■ To do
Write out every entry word for word.
————
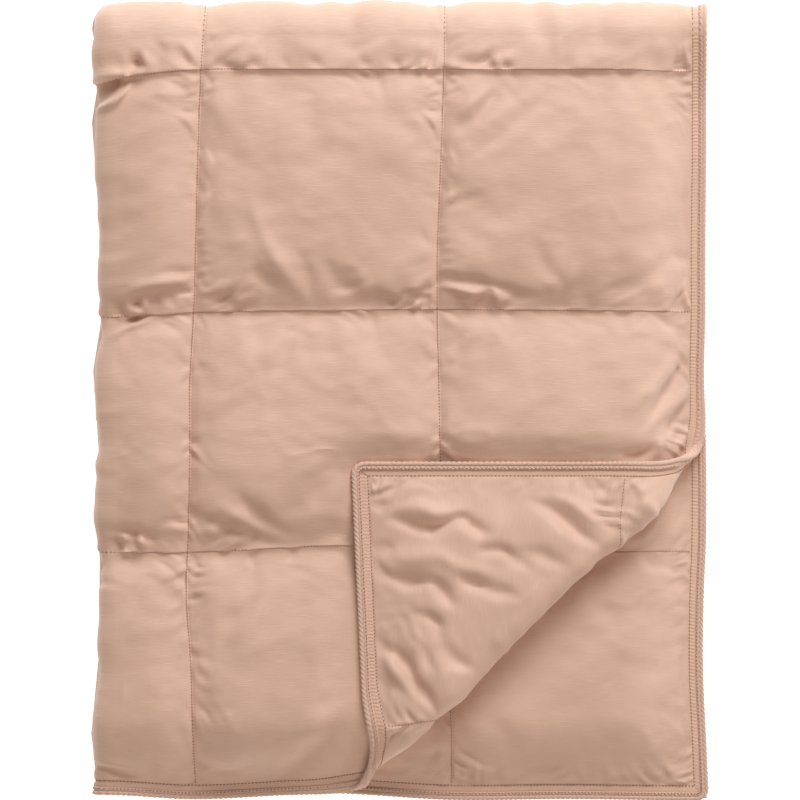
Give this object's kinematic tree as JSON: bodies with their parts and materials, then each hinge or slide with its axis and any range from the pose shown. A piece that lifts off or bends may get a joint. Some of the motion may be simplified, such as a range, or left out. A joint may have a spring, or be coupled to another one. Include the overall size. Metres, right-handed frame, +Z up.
{
  "type": "folded quilted throw blanket",
  "caption": "Quilted, filled throw blanket with a twill edge tape, folded in quarters with one corner of the top sheet turned back, lying flat.",
  "frame": {"origin": "middle of the folded packet's box, at the surface that it rests on", "axes": "+Z up, +Y along the packet towards the second fold, +X across it towards the free edges"},
  "size_m": [0.6572, 0.8518, 0.0928],
  "materials": {
    "quilt_cloth": "fine slubby cotton, soft sheen",
    "tape_twill": "herringbone cotton twill, matt"
  },
  "bodies": {
    "root": {"quilt": "quilt_cloth", "edge_tape": "tape_twill"}
  },
  "joints": []
}
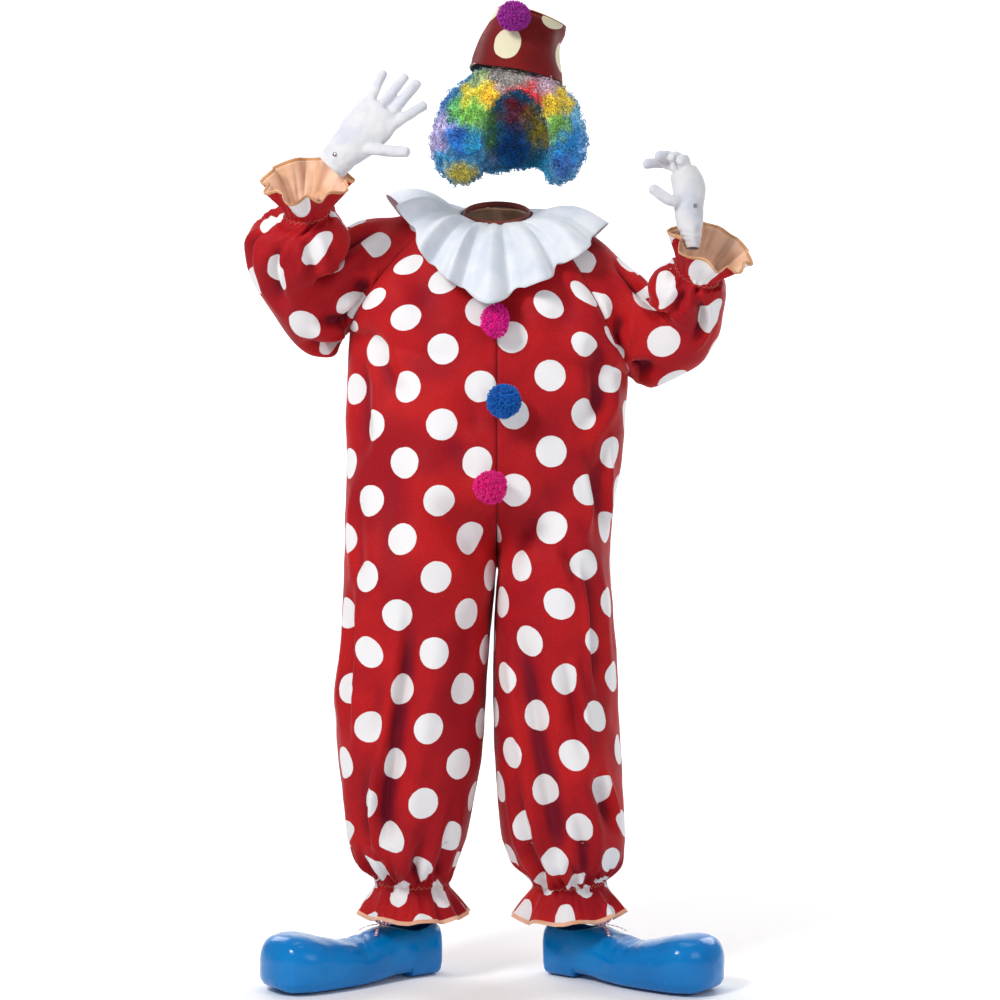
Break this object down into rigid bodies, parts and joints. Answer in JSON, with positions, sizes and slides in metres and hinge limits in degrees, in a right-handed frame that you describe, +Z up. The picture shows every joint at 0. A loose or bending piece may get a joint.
————
■ Task output
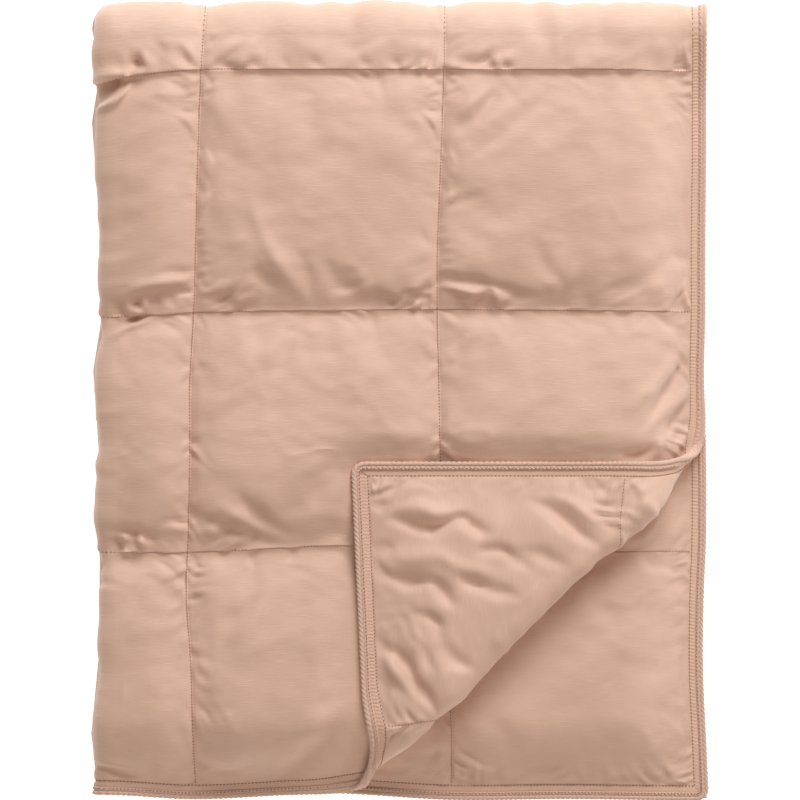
Give this object's kinematic tree as JSON: bodies with their parts and materials, then each hinge or slide with its axis and any range from the pose shown. A piece that lifts off or bends may get a joint. Some of the motion may be simplified, such as a range, or left out. A joint may have a spring, or be coupled to another one. Include the overall size. Metres, right-handed frame, +Z up.
{
  "type": "folded quilted throw blanket",
  "caption": "Quilted, filled throw blanket with a twill edge tape, folded in quarters with one corner of the top sheet turned back, lying flat.",
  "frame": {"origin": "middle of the folded packet's box, at the surface that it rests on", "axes": "+Z up, +Y along the packet towards the second fold, +X across it towards the free edges"},
  "size_m": [0.6572, 0.8518, 0.0928],
  "materials": {
    "quilt_cloth": "fine slubby cotton, soft sheen",
    "tape_twill": "herringbone cotton twill, matt"
  },
  "bodies": {
    "root": {"quilt": "quilt_cloth", "edge_tape": "tape_twill"}
  },
  "joints": []
}
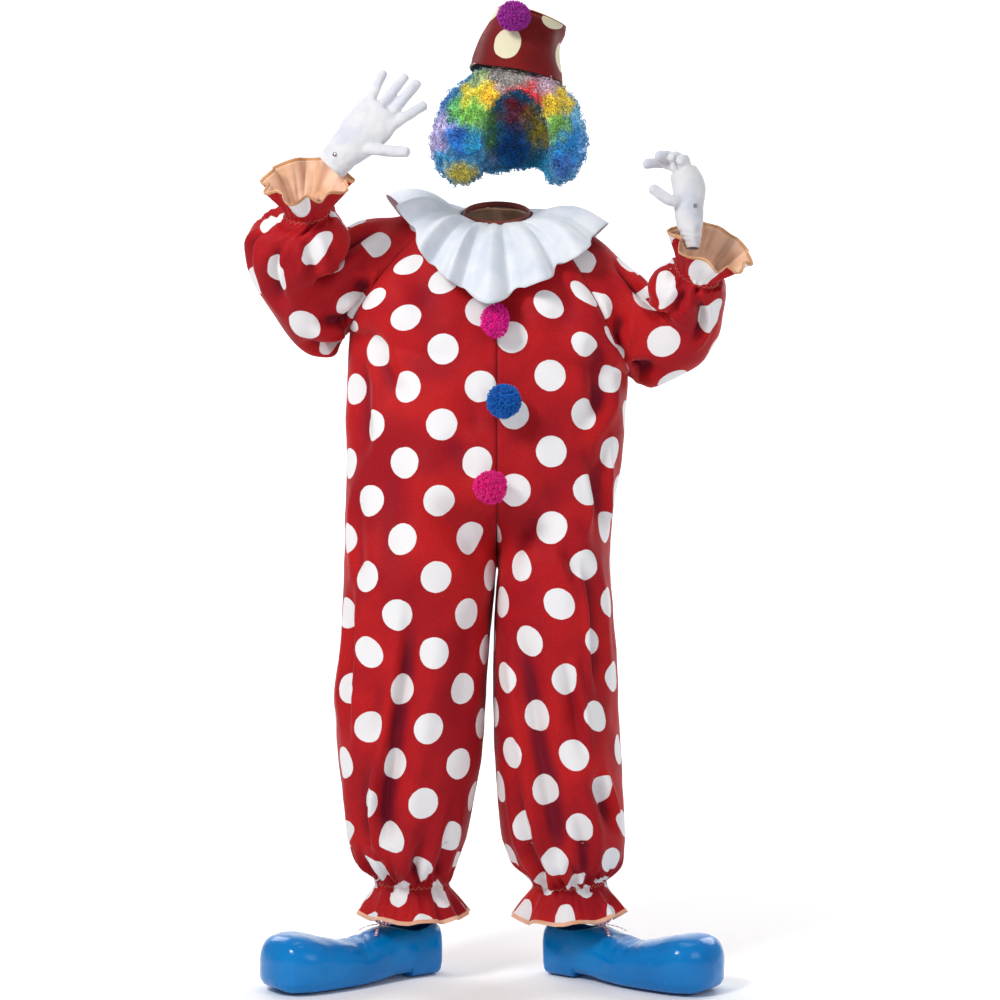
Break this object down into rigid bodies, parts and joints. Answer in JSON, with positions, sizes and slides in metres and hinge limits in degrees, in a right-handed frame that you describe, +Z up. The picture shows every joint at 0. A loose or bending piece may get a joint.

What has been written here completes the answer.